(Exercise objective): Restate, exactly and only, the lines from the first through the line containing "return sweep(section, path=path, is_frenet=True)".

** Start of Stored data **

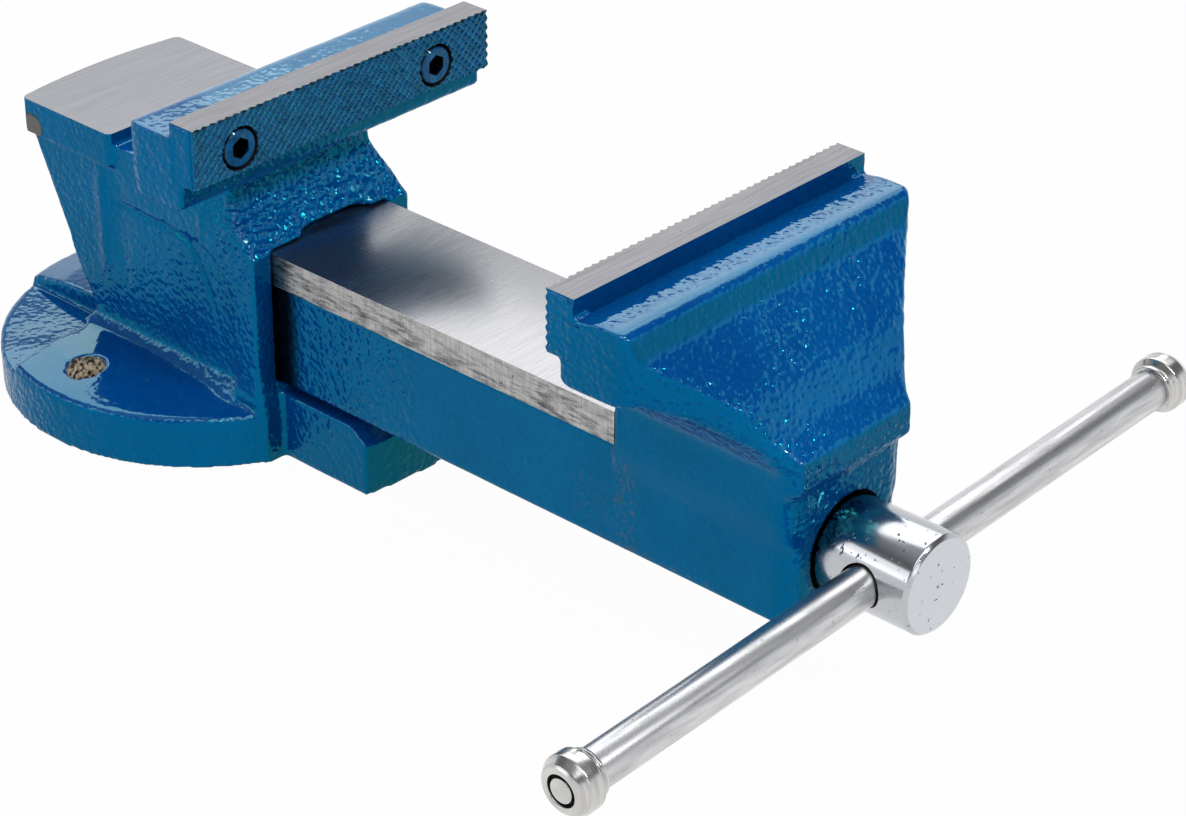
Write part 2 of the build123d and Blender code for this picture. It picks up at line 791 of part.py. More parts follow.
def spindle_spring():
    """The coil spring that draws the screw's head back against the nose."""
    rise = spring_length - 2 * spring_wire_radius
    start_y = nose_inner_y + seat_gap + spring_wire_radius
    path = Helix(
        pitch=rise / spring_turns,
        height=rise,
        radius=spring_coil_radius,
        center=(0, start_y, screw_axis_height),
        direction=(0, 1, 0),
    )
    section = Plane(origin=path @ 0, z_dir=path % 0) * Circle(spring_wire_radius)
    return sweep(section, path=path, is_frenet=True)


def spindle_retainer():
    """The washer that closes the spring in."""
    bore = thread_radius + washer_bore_clearance
    rear = retainer_y + retainer_thickness
    return ring_y(retainer_radius, bore, retainer_y, rear)


def retainer_pin():
    """The slotted spring pin through the screw behind the retainer."""
    half = retainer_pin_length / 2
    pin = rod_x(retainer_pin_radius, -half, half, retainer_pin_y, screw_axis_height)
    pin -= rod_x(retainer_pin_bore, -half - 1, half + 1, retainer_pin_y, screw_axis_height)
    slot = retainer_pin_slot / 2
    pin -= block(
        -half - 1,
        half + 1,
        retainer_pin_y,
        retainer_pin_y + 2 * retainer_pin_radius,
        screw_axis_height - slot,
        screw_axis_height + slot,
    )
    return with_handle(pin)


# ---------------------------------------------------------------- spindle nut
def spindle_nut():
    """The nut: a foot in the tunnel's floor, and a round boss around the lead screw."""
    nut = block(
        -nut_foot_half_width,
        nut_foot_half_width,
        nut_front_y,
        nut_rear_y,
        nut_foot_bottom,
        nut_foot_bottom + nut_foot_height,
    )
    nut += block(
        -nut_radius, nut_radius, nut_front_y, nut_rear_y, nut_foot_bottom, screw_axis_height
    )
    nut += rod_y(nut_radius, nut_front_y, nut_rear_y, 0, screw_axis_height)
    bore = thread_radius + nut_bore_clearance
    nut -= rod_y(bore, nut_front_y - 1, nut_rear_y + 1, 0, screw_axis_height)
    tapped = nut_bolt_radius + thread_clearance
    hole_top = nut_foot_bottom + nut_bolt_reach + 1
    return nut - rod_z(tapped, 0, nut_mid_y, nut_foot_bottom - 1, hole_top)


def nut_flat_washer():
    """The washer on the seat of the nut's bolt."""
    top = nut_bolt_bore_depth
    bore = nut_bolt_radius + nut_bolt_hole_clearance
    return ring_z(flat_washer_radius, bore, 0, nut_mid_y, top - flat_washer_thickness, top)


def nut_lock_washer():
    """The split spring washer under the bolt's head."""
    top = nut_bolt_bore_depth - flat_washer_thickness
    bore = nut_bolt_radius + nut_bolt_hole_clearance
    washer = ring_z(lock_washer_radius, bore, 0, nut_mid_y, top - lock_washer_thickness, top)
    half = lock_washer_slot / 2
    return washer - block(0, far_out, nut_mid_y - half, nut_mid_y + half, 0, top + 1)


def nut_bolt():
    """The hexagon bolt that draws the nut down into the base."""
    head_top = nut_bolt_bore_depth - flat_washer_thickness - lock_washer_thickness
    head_bottom = head_top - nut_bolt_head_height
    plane = Plane(origin=(0, nut_mid_y, head_bottom))
    hexagon = RegularPolygon(nut_bolt_head_flats / 2, 6, major_radius=False)
    head = extrude(plane * hexagon, amount=nut_bolt_head_height)
    tip = nut_foot_bottom + nut_bolt_reach
    return head + rod_z(nut_bolt_radius, 0, nut_mid_y, head_bottom + 1, tip)


# ---------------------------------------------------------------- handle
def handle_bar():
    """The tommy bar with a turned-down tenon at each end."""
    left = -handle_left_reach
    right = handle_right_reach
    points = [
        (left - knob_length, 0),
        (left - knob_length, tenon_radius),
        (left, tenon_radius),
        (left, bar_radius),
        (right, bar_radius),
        (right, tenon_radius),
        (right + knob_length, tenon_radius),
        (right + knob_length, 0),
    ]
    return with_handle(turned_x(points, handle_y, screw_axis_height))


def handle_knob(side, inner):
    """A turned end knob riveted over the bar's tenon; side is -1 on the left."""
    bore = tenon_radius + tenon_clearance
    collar_end = inner + side * knob_collar_length
    end = inner + side * knob_length
    points = [
        (inner, bore),
        (inner, knob_collar_radius - knob_collar_chamfer),
        (inner + side * knob_collar_chamfer, knob_collar_radius),
        (collar_end, knob_collar_radius),
        (collar_end + side * knob_shoulder_length, knob_radius),
        (end - side * knob_chamfer_length, knob_radius),
        (end, knob_face_radius),
        (end, bore + rivet_groove_width),
        (end - side * rivet_groove_depth, bore),
    ]
    return with_handle(turned_x(points, handle_y, screw_axis_height))


# ---------------------------------------------------------------- the assembly
left_x, right_x = plate_screw_places()
pieces = {
    "fixed_jaw_body": fixed_jaw_body(),
    "fixed_jaw_plate": jaw_plate(fixed_face_y, 1),
    "fixed_plate_screw_left": plate_screw(fixed_face_y, 1, left_x),
    "fixed_plate_screw_right": plate_screw(fixed_face_y, 1, right_x),
    "sliding_jaw": sliding_jaw(),
    "sliding_jaw_plate": jaw_plate(sliding_face_y, -1),
    "sliding_plate_screw_left": plate_screw(sliding_face_y, -1, left_x),
    "sliding_plate_screw_right": plate_screw(sliding_face_y, -1, right_x),
    "spindle": spindle(),
    "thrust_washer": thrust_washer(),
    "spindle_spring": spindle_spring(),
    "spindle_retainer": spindle_retainer(),
    "retainer_pin": retainer_pin(),
    "spindle_nut": spindle_nut(),
    "nut_flat_washer": nut_flat_washer(),
    "nut_lock_washer": nut_lock_washer(),
    "nut_bolt": nut_bolt(),
    "handle_bar": handle_bar(),
    "handle_knob_left": handle_knob(-1, -handle_left_reach),
    "handle_knob_right": handle_knob(1, handle_right_reach),
}

for name, shape in pieces.items():
    export_step(shape, f"parts/{name}.step")
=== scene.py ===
import math

import bmesh
import bpy
import numpy as np
from mathutils import Matrix, Vector, noise


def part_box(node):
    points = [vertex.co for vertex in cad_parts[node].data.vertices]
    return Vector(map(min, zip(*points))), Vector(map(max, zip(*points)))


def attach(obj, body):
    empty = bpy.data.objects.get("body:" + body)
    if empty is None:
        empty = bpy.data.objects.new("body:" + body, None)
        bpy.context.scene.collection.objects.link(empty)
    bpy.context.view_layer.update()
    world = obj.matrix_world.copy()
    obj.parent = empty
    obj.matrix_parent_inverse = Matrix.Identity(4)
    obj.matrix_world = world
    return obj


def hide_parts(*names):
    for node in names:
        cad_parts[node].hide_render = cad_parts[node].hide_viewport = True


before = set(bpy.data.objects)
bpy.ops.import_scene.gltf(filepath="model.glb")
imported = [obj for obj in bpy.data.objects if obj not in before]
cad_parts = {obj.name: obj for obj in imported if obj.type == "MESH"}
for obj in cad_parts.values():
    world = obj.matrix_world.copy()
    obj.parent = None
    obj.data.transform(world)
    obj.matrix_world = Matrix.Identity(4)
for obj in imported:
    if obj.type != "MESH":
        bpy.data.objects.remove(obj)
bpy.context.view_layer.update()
MM = 0.001

# The vise's own places, in metres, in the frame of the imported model.
fixed_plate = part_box("fixed_jaw_plate")
sliding_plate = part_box("sliding_jaw_plate")
spindle_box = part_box("spindle")
AXIS_Z = 35.1 * MM                # the lead screw's height
HANDLE_Y = -228.5 * MM            # the tommy bar crosses the screw's head here
TILT = math.radians(2.2)          # and leans this much from level
SLIDE_HALF = 20.3 * MM            # half the width of the milled strip on the beam
SLIDE_TOP = 57.0 * MM
LAND_BOTTOM = 48.4 * MM           # its lower edge
SHOULDER_Y = -162.5 * MM          # its front end
LAND_END = 12 * MM                # its rear end
RECESS_RADIUS = 13.05 * MM        # the hollow in the nose round the screw
ANVIL_TOP = 74.5 * MM
BOLT_X = 43.0 * MM
BOLT_RADIUS = 5.3 * MM
MIDDLE_Y = -111.9 * MM            # half way between the jaws
GRIP_FACE = 56.6 * MM             # from there to the plates' gripping faces
HEAD_FACE = 57.0 * MM             # from there to the heads of the plate screws
SCREW_Z = 93.1 * MM               # the plate screws' height
SCREW_OFFSET = 33.0 * MM          # from half way between a pair of them to each
SCREW_MIDDLE_X = -1.6 * MM

# Colours of the blue paint, of what lies on it, and of the shade, sheen and glints painted on it.
PAINT_DEEP = (0.0, 0.055, 0.25)
PAINT_LIGHT = (0.0, 0.08, 0.31)
PAINT_DARK = (0.0, 0.035, 0.19)
PAINT_FLAKE_GLINT = (0.03, 0.22, 0.40)
PAINT_PALE_SHEEN = (0.125, 0.29, 0.48)
PAINT_SHADED = (0.0, 0.004, 0.012)
SCUFF = (0.13, 0.06, 0.085)
# Painted shade for the beam where it enters the body.
GAP_SHADE = (0.002, 0.003, 0.006)
# The paint mirrors blue and hardly any red: its plain reflection is weak, and a tint raises it.
PAINT_IOR = 1.12
COAT_ROUGHNESS = 0.06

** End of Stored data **

(Result of this exercise):
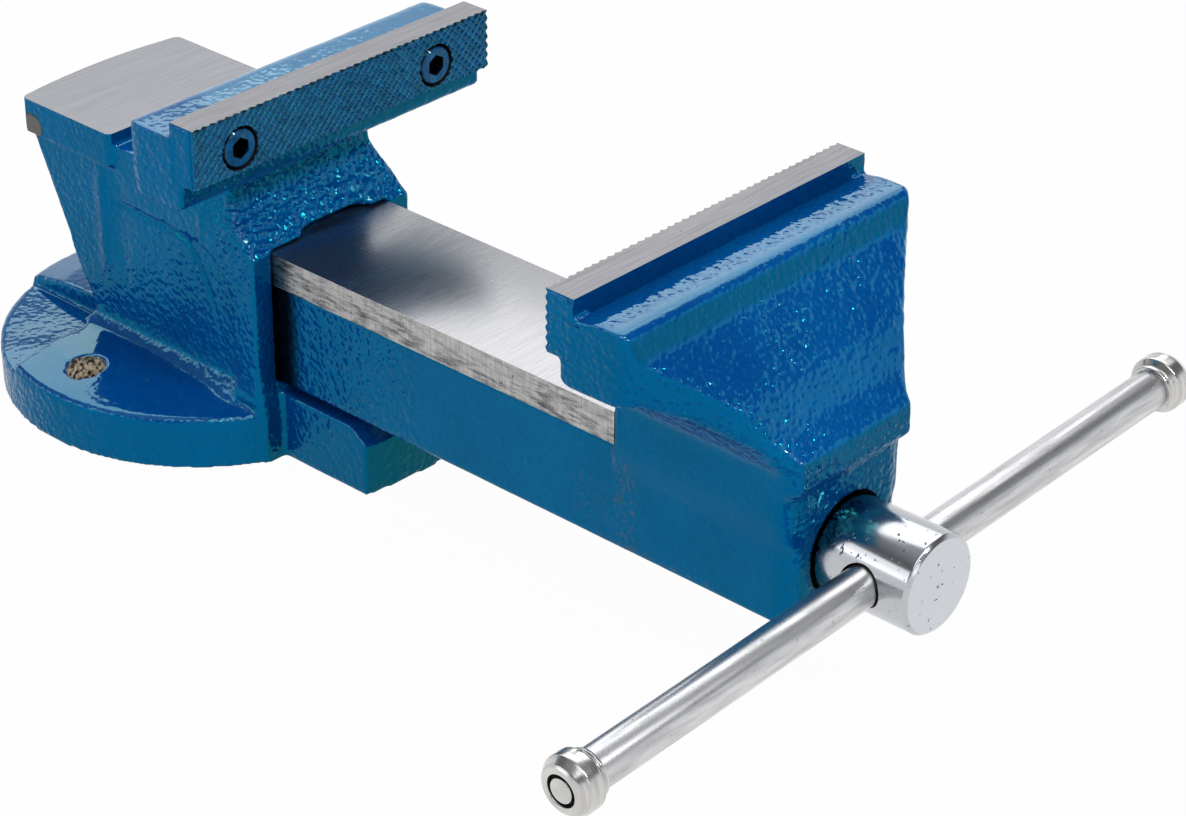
Write part 2 of the build123d and Blender code for this picture. It picks up at line 791 of part.py. More parts follow.
def spindle_spring():
    """The coil spring that draws the screw's head back against the nose."""
    rise = spring_length - 2 * spring_wire_radius
    start_y = nose_inner_y + seat_gap + spring_wire_radius
    path = Helix(
        pitch=rise / spring_turns,
        height=rise,
        radius=spring_coil_radius,
        center=(0, start_y, screw_axis_height),
        direction=(0, 1, 0),
    )
    section = Plane(origin=path @ 0, z_dir=path % 0) * Circle(spring_wire_radius)
    return sweep(section, path=path, is_frenet=True)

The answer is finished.